A Framework to Simultaneously Explain Tiny Neutrino Mass and Huge Missing Mass Problem of the Universe

TL;DR

This paper presents a minimalistic framework that simultaneously explains tiny neutrino masses and the universe's missing mass through a new scalar called SLIM, which also accounts for dark matter.

Contribution

It introduces a unified scenario where a new scalar explains both neutrino masses and dark matter, with testable predictions for particle masses and couplings.

Findings

Upper bound of a few MeV on new particle masses for real SLIM

Lower bound on couplings making the scenario testable

Potential observable effects in charged Kaon decay experiments

Abstract

Recently a minimalistic scenario has been developed to explain dark matter and tiny but nonzero neutrino masses. In this scenario, a new scalar called SLIM plays the role of the dark matter. Neutrinos achieve Majorana mass through a one-loop diagram. This scenario can be realized for both real and complex SLIM. Simultaneously explaining the neutrino mass and dark matter abundance constrains the scenario.
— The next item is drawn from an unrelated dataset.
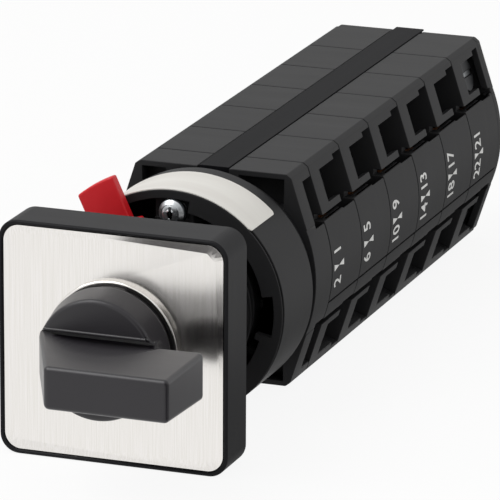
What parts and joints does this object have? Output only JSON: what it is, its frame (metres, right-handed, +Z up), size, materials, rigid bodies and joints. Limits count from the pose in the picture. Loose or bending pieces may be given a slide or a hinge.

In particular for real SLIM, an upper bound of a few MeV on the masses of the new particles and a lower bound on their coupling are obtained which make the scenario testable. The low energy scenario can be embedded within various $SU(2)\times U(1)$ symmetric models. I shall briefly review the scenario and a specific model that embeds the scenario, with special emphasis on the effects in the charged Kaon decay which might be observable at the KLOE and NA62 experiments.